Testing done following each cisplatin cycle showed increasingly progressive hearing loss in the mice. The researchers also measured platinum levels in various organs throughout the drug cycles and found that, whereas other organs eliminated the drug relatively quickly, the cochlea retained the cisplatin, showing no significant loss of platinum 60 days after the last administration of the drug.

The researchers also conducted postmortem analysis of inner ear tissue of human patients who had received cisplatin, and found that platinum was retained in cochleae at least 18 months after the last treatment. In addition, they found that in the cochlea of one pediatric patient (the only one available for study), significantly more platinum was retained than in adult patients, consistent with the fact that children’s ears are known to be more susceptible to cisplatin-induced hearing loss.

In both the mouse model and in studies of human tissue, the researchers determined that the platinum accumulates in a part of the cochlea called the stria vascularis, which, Breglio explained, regulates the makeup of the fluid that bathes the sensory hair cells in the ear “and is critical to their proper function.”

This lengthy retention in the cochlea could explain why this drug is damaging the inner ear, Breglio said. Furthermore, these findings, demonstrating the accumulation of the drug and identifying where it is retained, mean that future studies need to “look beyond hair cells” to explain cisplatin-induced hearing loss, the researchers wrote.

Findings That Could Lead to Hearing Loss Treatment and Prevention

The finding that cisplatin is retained in the cochlea indefinitely is important for patient care, Dr. Ivy said.

Hearing loss from cisplatin “is not a static injury, it doesn’t stay the same. It can progress over time and it can occur late,” she added. “That suggests that a long-term survivor needs ongoing monitoring of their hearing.”

She said it will be up to practitioners to continue this monitoring and to rapidly intervene with devices that assist in hearing, such as hearing aids.

Hearing loss can have a particularly negative impact on children, she said.

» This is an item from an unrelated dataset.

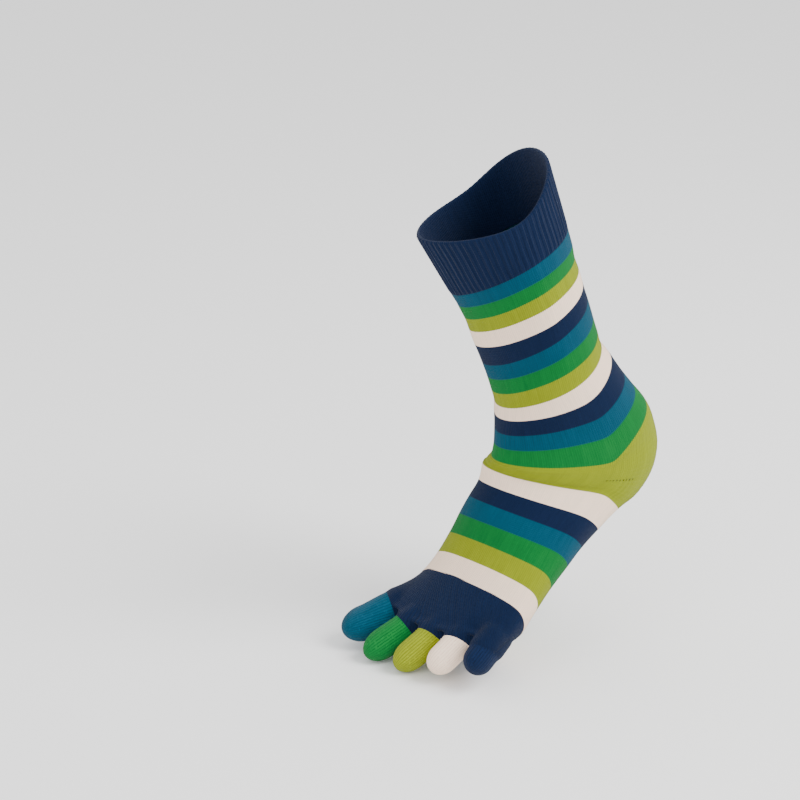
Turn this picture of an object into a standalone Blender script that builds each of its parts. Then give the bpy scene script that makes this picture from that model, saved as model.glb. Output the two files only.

“If adults develop hearing loss, they’re more acutely aware of it, and are more likely to seek assistance, whereas younger children who develop hearing loss might not notice it as much or be unable to explain the problem,” she explained. “Since they can’t hear very well, they may have trouble paying attention and that could be misconceived as a learning disability or a behavior problem. And yet, if they get the appropriate intervention, they perform at the same level they did prior to receiving platinum.”

This is why researchers on Dr. Cunningham’s team are trying to find ways to block cisplatin from entering the inner ear. They are looking at the cellular mechanism by which cisplatin is taken up by the cells of the stria vascularis to find ways to block uptake, as well as identify drugs that might “target cisplatin itself, and bind it or sequester it” before it can get into the inner ear, Breglio said.

“[Cisplatin] is one of the most widely used anticancer drugs on the planet, and it’s saving a lot of lives,” Dr. Cunningham said. But the hearing loss is permanent. “So these patients are surviving and they have this hearing loss for the rest of their lives. What we’d like to be able to do is develop a therapy that will allow patients to take the life-saving drug, but preserve their hearing.”